Classrooms are currently being assessed for how they may be utilized such that social distancing can still occur and properly cleaning can be practiced.
Classes that were designed to be online or hybrid for fall will continue in that format. On the other hand, classes that were designed to be in person will be offered in person as long as it can be offered in a safe manner.
D2L Brightspace will be used for every course for the 2020-2021 academic year. Faculty are encouraged to develop those pages so classes can be offered successfully in either format.
Students and faculty who need technology assistance can always reach out to HuskyTech for help.
Information on how courses will be offered should be entered into the system by July 1 and a communication will be sent out to students. At that point, students will know what their fall schedule will look like.
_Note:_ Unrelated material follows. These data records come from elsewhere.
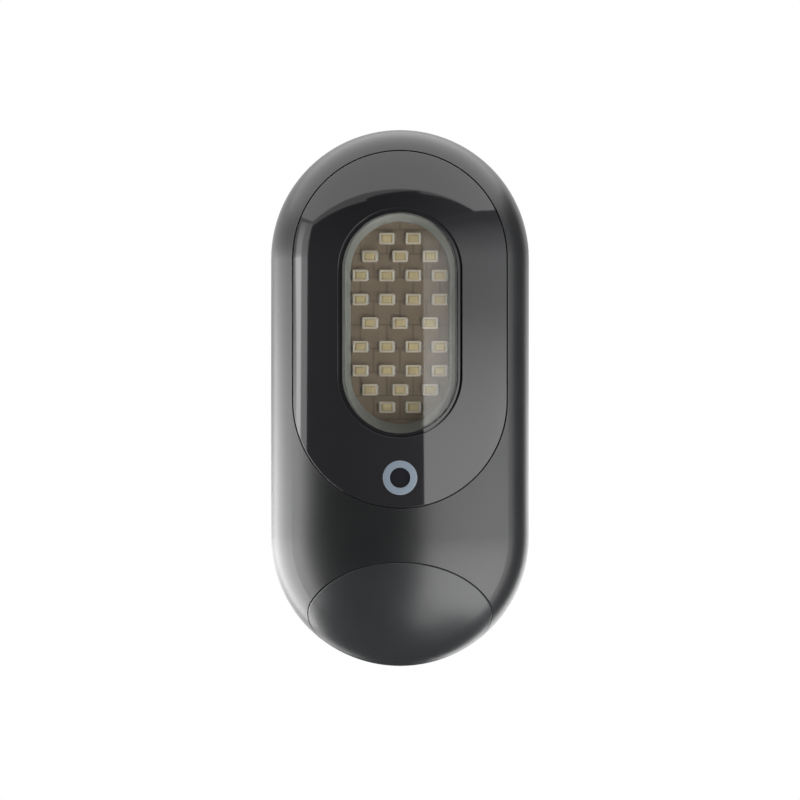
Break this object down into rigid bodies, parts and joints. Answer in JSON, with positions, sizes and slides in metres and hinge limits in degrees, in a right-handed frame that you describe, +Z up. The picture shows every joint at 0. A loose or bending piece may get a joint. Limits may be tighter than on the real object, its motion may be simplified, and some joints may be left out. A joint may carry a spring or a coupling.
{
  "type": "motion sensor floodlight",
  "caption": "Pill-shaped battery floodlight with a crowned black window, LED array behind a clear lens, motion-sensing chin lens, hinged battery door and rear stand socket.",
  "frame": {"origin": "centre of the mouth of the threaded stand socket, on the flat back", "axes": "+Z up along the length of the light, +Y out of the back and out of the socket, the lamps face -Y, +X to the right seen from the front"},
  "size_m": [0.064, 0.054, 0.133],
  "materials": {
    "housing_black": "satin charcoal, finely textured moulded polycarbonate",
    "window_black": "polished black acrylic",
    "clear_lens": "clear polished polycarbonate",
    "seal_black": "matt silicone rubber",
    "tray_grey": "satin light grey reflector plastic",
    "lamp_board": "warm brown-grey solder mask on aluminium",
    "lamp_package": "cream packages with yellow phosphor",
    "sink_metal": "plain extruded aluminium",
    "screw_steel": "zinc-plated steel",
    "pale_trim": "pale blue-grey satin plastic",
    "smoked_lens": "smoked polycarbonate",
    "board_green": "green solder mask on glass-epoxy board",
    "chip_black": "black epoxy packages",
    "can_metal": "nickel-plated steel can",
    "bracket_plastic": "black moulded nylon",
    "chin_plastic": "charcoal infrared-clear polyethylene",
    "pack_wrap": "dark blue shrink wrap",
    "contact_gold": "gold-plated spring bronze",
    "pin_steel": "stainless steel",
    "insert_brass": "turned brass",
    "button_grey": "charcoal silicone-coated cap"
  },
  "bodies": {
    "housing": {"front_housing": "housing_black", "window_bezel": "window_black", "bezel_seal": "seal_black", "led_lens": "clear_lens", "lens_gasket": "seal_black", "reflector_tray": "tray_grey", "led_board": "lamp_board", "led_packages": "lamp_package", "heat_sink": "sink_metal", "led_screws": "screw_steel", "dusk_sensor_ring": "pale_trim", "dusk_light_pipe": "smoked_lens", "dusk_sensor": "chip_black", "main_board": "board_green", "board_chips": "chip_black", "radio_module": "can_metal", "board_screws": "screw_steel", "pir_bracket": "bracket_plastic", "pir_board": "board_green", "pir_sensor": "can_metal", "pir_lens": "chin_plastic", "rear_housing": "housing_black", "housing_seal": "seal_black", "housing_screws": "screw_steel", "battery_pack": "pack_wrap", "battery_contacts": "contact_gold", "door_seal": "seal_black", "hinge_pin": "pin_steel", "stand_socket": "insert_brass", "sync_switch": "chip_black"},
    "door": {"battery_door": "housing_black"},
    "button": {"sync_button": "button_grey"}
  },
  "joints": [
    {"name": "door_hinge", "type": "hinge", "parent": "housing", "child": "door", "pos_m": [-0.0217, -0.0013, -0.051], "axis": [0, 0, 1], "range_deg": [0, 95]},
    {"name": "button_press", "type": "slide", "parent": "housing", "child": "button", "axis": [0, -1, 0], "range_m": [0, 0.0005], "stiffness_N_per_m": 600, "springref_m": -0.001}
  ]
}
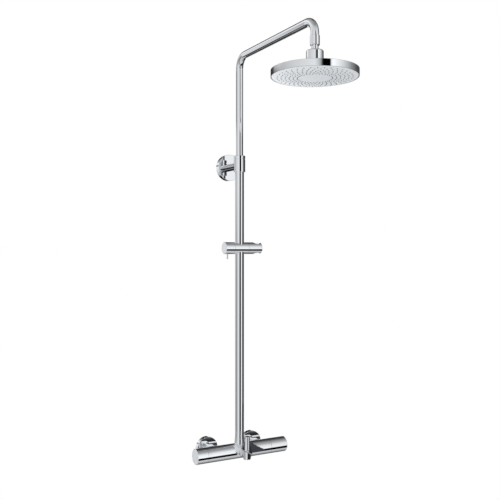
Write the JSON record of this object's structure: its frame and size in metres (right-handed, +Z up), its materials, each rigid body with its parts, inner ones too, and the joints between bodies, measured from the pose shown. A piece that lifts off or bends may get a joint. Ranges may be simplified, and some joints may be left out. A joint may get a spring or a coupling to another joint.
{
  "type": "rainfall shower column",
  "caption": "Chrome thermostatic bath and shower column with a swivelling arm, a tilting round rain head, a sliding hand-shower holder and a bath spout with a pull diverter.",
  "frame": {"origin": "on the wall plane, midway between the two water inlets", "axes": "+Z up along the column, +Y into the wall, +X to the right of a user who faces the wall"},
  "size_m": [0.299, 0.604, 1.2141],
  "materials": {
    "chrome": "mirror-polished chrome plating",
    "brass": "machined brass",
    "steel": "stainless steel",
    "spray_face": "satin light grey plastic",
    "nozzle": "soft grey silicone",
    "inner_plastic": "white technical plastic",
    "rubber": "black rubber"
  },
  "bodies": {
    "column": {"mixer_body": "chrome", "wall_connector_left": "brass", "wall_connector_right": "brass", "union_nut_left": "chrome", "union_nut_right": "chrome", "rosette_left": "chrome", "rosette_right": "chrome", "inlet_washers": "rubber", "check_valves": "inner_plastic", "thermostat_cartridge": "brass", "flow_cartridge": "brass", "temperature_stop_ring": "inner_plastic", "flow_stop_ring": "inner_plastic", "spout": "chrome", "aerator_ring": "chrome", "aerator_core": "inner_plastic", "column_nut": "chrome", "column_seal": "rubber", "lower_tube": "chrome", "bracket_rosette": "chrome", "bracket_plate": "steel", "bracket_rod": "chrome", "bracket_collar": "chrome", "collar_liner": "inner_plastic", "bracket_screw": "steel", "swivel_bush": "inner_plastic"},
    "temperature_control": {"temperature_handle": "chrome", "temperature_cap": "chrome", "temperature_hub": "inner_plastic", "temperature_spindle": "brass"},
    "flow_control": {"flow_handle": "chrome", "flow_cap": "chrome", "flow_hub": "inner_plastic", "flow_spindle": "brass"},
    "safety_stop": {"safety_button": "chrome"},
    "eco_stop": {"eco_button": "chrome"},
    "diverter": {"diverter_knob": "chrome", "diverter_valve": "brass", "diverter_seal": "rubber"},
    "arm": {"shower_arm": "chrome", "swivel_ring": "chrome", "pipe_seals": "rubber", "arm_nut": "chrome", "ball_stub": "chrome"},
    "ball_ring": {"ball_seat": "inner_plastic"},
    "head": {"head_collar": "chrome", "head_shell": "chrome", "spray_plate": "spray_face", "head_gasket": "rubber", "distributor": "inner_plastic", "spray_nozzles": "nozzle"},
    "carriage": {"slider_bush": "inner_plastic"},
    "slider": {"slider_body": "chrome", "holder_pivot": "steel"},
    "clamp": {"clamp_knob": "chrome", "clamp_lever": "chrome", "clamp_screw": "steel"},
    "holder": {"handset_holder": "chrome", "holder_liner": "inner_plastic"}
  },
  "joints": [
    {"name": "temperature_turn", "type": "hinge", "parent": "column", "child": "temperature_control", "pos_m": [-0.128, -0.078, 0], "axis": [1, 0, 0], "range_deg": [-140, 50]},
    {"name": "flow_turn", "type": "hinge", "parent": "column", "child": "flow_control", "pos_m": [0.126, -0.078, 0], "axis": [-1, 0, 0], "range_deg": [0, 90]},
    {"name": "safety_press", "type": "slide", "parent": "column", "child": "safety_stop", "axis": [0, 0.9135, -0.4067], "range_m": [0, 0.0012], "stiffness_N_per_m": 500},
    {"name": "eco_press", "type": "slide", "parent": "column", "child": "eco_stop", "axis": [0, 0.9135, -0.4067], "range_m": [0, 0.0012], "stiffness_N_per_m": 500},
    {"name": "diverter_pull", "type": "slide", "parent": "column", "child": "diverter", "axis": [0, 0, 1], "range_m": [0, 0.01]},
    {"name": "arm_swivel", "type": "hinge", "parent": "column", "child": "arm", "pos_m": [0, -0.078, 0.86], "axis": [0, 0, 1], "range_deg": [-60, 60]},
    {"name": "head_tilt_front", "type": "hinge", "parent": "arm", "child": "ball_ring", "pos_m": [0, -0.478, 1.0745], "axis": [1, 0, 0], "range_deg": [-12, 12]},
    {"name": "head_tilt_side", "type": "hinge", "parent": "ball_ring", "child": "head", "pos_m": [0, -0.478, 1.0745], "axis": [0, 1, 0], "range_deg": [-12, 12]},
    {"name": "slider_height", "type": "slide", "parent": "column", "child": "carriage", "axis": [0, 0, 1], "range_m": [-0.5, 0.19]},
    {"name": "slider_swivel", "type": "hinge", "parent": "carriage", "child": "slider", "pos_m": [0, -0.078, 0.602], "axis": [0, 0, 1], "range_deg": [-45, 45]},
    {"name": "clamp_turn", "type": "hinge", "parent": "slider", "child": "clamp", "pos_m": [-0.0375, -0.078, 0.602], "axis": [-1, 0, 0], "range_deg": [0, 90]},
    {"name": "holder_tilt", "type": "hinge", "parent": "slider", "child": "holder", "pos_m": [0.0455, -0.078, 0.602], "axis": [1, 0, 0], "range_deg": [-45, 45]}
  ]
}
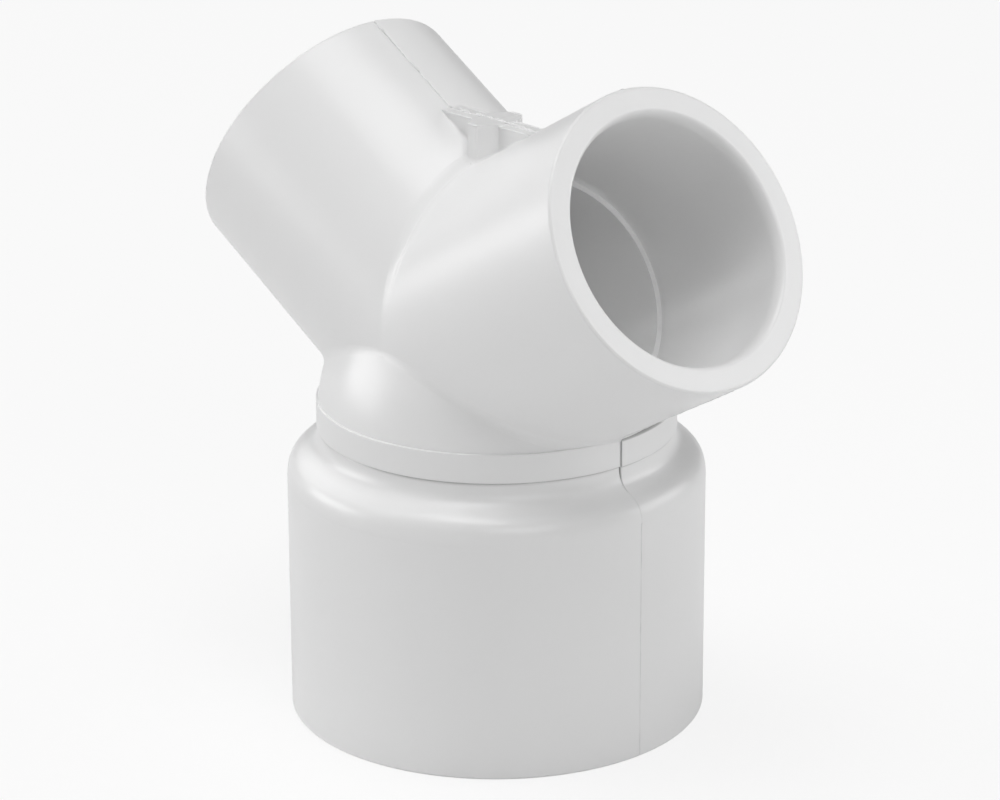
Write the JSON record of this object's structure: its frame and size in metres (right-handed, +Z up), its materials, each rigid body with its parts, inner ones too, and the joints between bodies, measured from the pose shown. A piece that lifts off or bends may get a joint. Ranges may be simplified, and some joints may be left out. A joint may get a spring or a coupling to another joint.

The decision on how courses will be offered in the fall is being made on a course by course basis.
The decision about any online fees will be made in the next few weeks.
IT – Phil Thorson
Microphones and video cameras will be added to classrooms so faculty can offer classes remotely or in a hybrid format if needed. Zoom will also be made accessible in each classroom. More information will be coming later this week.
Events – Jason Woods
Events that typically take place still can, just altered to follow guidelines.
Spring Commencement is still scheduled for August 14. There are currently 350 people signed up for that event. There will be two different sessions and people will be located in three different areas.
Husky 1st 4 is still happening, though it may look a little different.
Athletics and Recreation – Heather Weems
The first priority is to open the strength center and individualized practice spaces; this will occur in phases.
Recruiting is still happening on campus in groups of less than 10 people.
Dome take down is now scheduled for July 13.
More information was shared during the town hall. Only new information was shared in this recap. For all information, please check out the previous town hall recaps.
Anna is a junior at St. Cloud State University and is double majoring in Math Education and Spanish Education, with a minor in Special Education. She is the Managing Editor for the University Chronicle this year. When she is not at campus attending class, working as a learning assistant or math tutor, or writing for the University Chronicle, she enjoys volunteering, reading, being overly competitive at board games, and telling horribly funny puns.